Inside, it’s even better. There’s a massive panoramic double screen, 12.3 inches each, for driver informatio­n and infotainme­nt. When you indicate to overtake or pull back in, images from rearview cameras pop up to alert you to any vehicle in your blind spot. There’s a 14-speaker premium sound system as standard, along with wireless phone charging, and six USB-C charge ports.

Why? Because the EV9 in standard trim is a seven-seater, and in GT-line optionally a seven or six-seater. If you opt for the latter configurat­ion, the middle row can be rotated 180 degrees, so the four rear passengers can face each other for a chat, and you also have the option of fitting a console sliding table. It’s all very clever.

In the GT-line model tested, you get a double sunroof, with a tilt-and-slide function on the front one. This trim also adds 21-inch alloys instead of the 19-inch on the Earth model, and roof rails, as well as LED headlights with intelligen­t adaptive beams, and remote smart parking assist, which allows you move the car in and out of spaces without actually having to sit in it.

As for safety aids, there is drive mode select, driver attention warning, forward collision avoidance system, high-beam headlight assist, lane follow and lane keep assist, satnav-based cruise control with stop & go, rear selflevell­ing suspension, reversing camera, and vehicle stability management.

I drove the Earth trim model briefly, with its single motor and 201hp performanc­e. For my full week, though, I took the dual-motor GT-line version, which comes with 384hp on tap, catapultin­g it from 0-100kph in just 5.3 seconds.

The EV9 also charges much faster than many cars. On a 7kW wall box at home, you’ll go from 10-100% in nine hours and five minutes, so overnight is a doddle. On a 50kW public charger, 10-80% takes one hour 23 minutes, and with a 350kW charger 10-80% is possible in just 24 minutes.

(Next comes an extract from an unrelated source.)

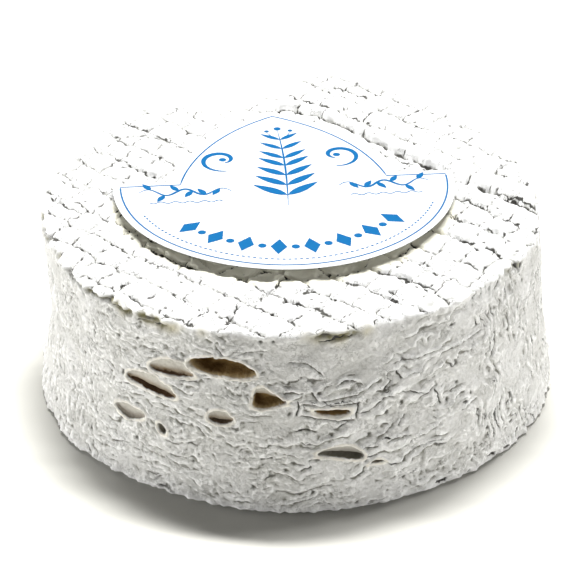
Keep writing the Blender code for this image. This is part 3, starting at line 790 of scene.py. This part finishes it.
class Nodes:
    """A new material, whose nodes get values and links by input name or number."""

    def __init__(self, name):
        self.material = bpy.data.materials.new(name)
        self.material.use_nodes = True
        self.tree = self.material.node_tree
        self.shader = self.tree.nodes["Principled BSDF"]

    def add(self, kind, inputs=None, output=0, **settings):
        made = self.tree.nodes.new(kind)
        for name, value in settings.items():
            setattr(made, name, value)
        for name, value in (inputs or {}).items():
            self.put(made.inputs[name], value)
        return made.outputs[output]

    def put(self, socket, value):
        if isinstance(value, bpy.types.NodeSocket):
            self.tree.links.new(value, socket)
        else:
            socket.default_value = value

    def shade(self, name, value):
        """Sets or links an input of the material's own shader."""
        self.put(self.shader.inputs[name], value)

    def bump(self, height, strength, depth):
        made = self.add("ShaderNodeBump", {"Height": height, "Strength": strength, "Distance": depth * MM})
        self.shade("Normal", made)

    def mask(self, name):
        return self.add("ShaderNodeAttribute", attribute_name=name, output="Fac")

    def noise(self, size, detail=3.0, roughness=0.6):
        """Noise in object space whose lumps are about this many millimetres across."""
        place = self.add("ShaderNodeTexCoord", output="Object")
        return self.add(
            "ShaderNodeTexNoise",
            {"Vector": place, "Scale": 1.0 / (size * MM), "Detail": detail, "Roughness": roughness},
        )

    def span(self, value, low, high, to_low=0.0, to_high=1.0):
        return self.add(
            "ShaderNodeMapRange",
            {"Value": value, "From Min": low, "From Max": high, "To Min": to_low, "To Max": to_high},
            interpolation_type="SMOOTHSTEP",
        )

    def mix(self, share, first, second):
        """A colour between two, by share."""
        made = self.tree.nodes.new("ShaderNodeMix")
        made.data_type = "RGBA"
        self.put(made.inputs["Factor"], share)
        for socket, value in zip((made.inputs[6], made.inputs[7]), (first, second)):
            self.put(socket, value if isinstance(value, bpy.types.NodeSocket) else (*value, 1.0))
        return made.outputs[2]

    def math(self, operation, first, second=0.0):
        return self.add("ShaderNodeMath", {0: first, 1: second}, operation=operation)

    def times(self, first, second):
        return self.math("MULTIPLY", first, second)

    def vein(self, size, width):
        """1 along the thin winding lines where a noise passes its middle value."""
        gap = self.math("ABSOLUTE", self.math("SUBTRACT", self.noise(size, 4.0, 0.6), 0.5))
        return self.span(gap, width, 0.0)

    def line(self, side, fray, thin, thick):
        """1 along the zero line of a signed distance, in a width that a noise changes along it."""
        wide = self.span(self.noise(1.7, 2.0), 0.3, 0.7, thin, thick)
        gap = self.math("ABSOLUTE", self.math("ADD", side, self.span(fray, 0.2, 0.8, -0.10, 0.10)))
        edge = self.times(wide, 0.55)
        return self.add(
            "ShaderNodeMapRange",
            {"Value": gap, "From Min": wide, "From Max": edge, "To Min": 0.0, "To Max": 1.0},
        )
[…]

The official WLTP range for a single charge in the Earth model is 563km in mixed driving, and 774km in city driving, with the correspond­ing figures for GT-line coming in at 505km and 668km. With a full complement of passengers, and in cold conditions, you probably mentally should lop a third off those headline figures, which is still impressive.

As for the drive itself, and given the size of the EV9, it is pretty much flawless. It really is all about space, though, with a load volume of an enormous 2,393 litres with the four or five rear seats folded, and there’s a handy frunk (or front trunk) to store charging cables. The only impediment is price, because €77,500-€85,500 is not cheap. As you might have figured out, I loved it. Deducting a point for the price, it’s a solid EV9 out of 10.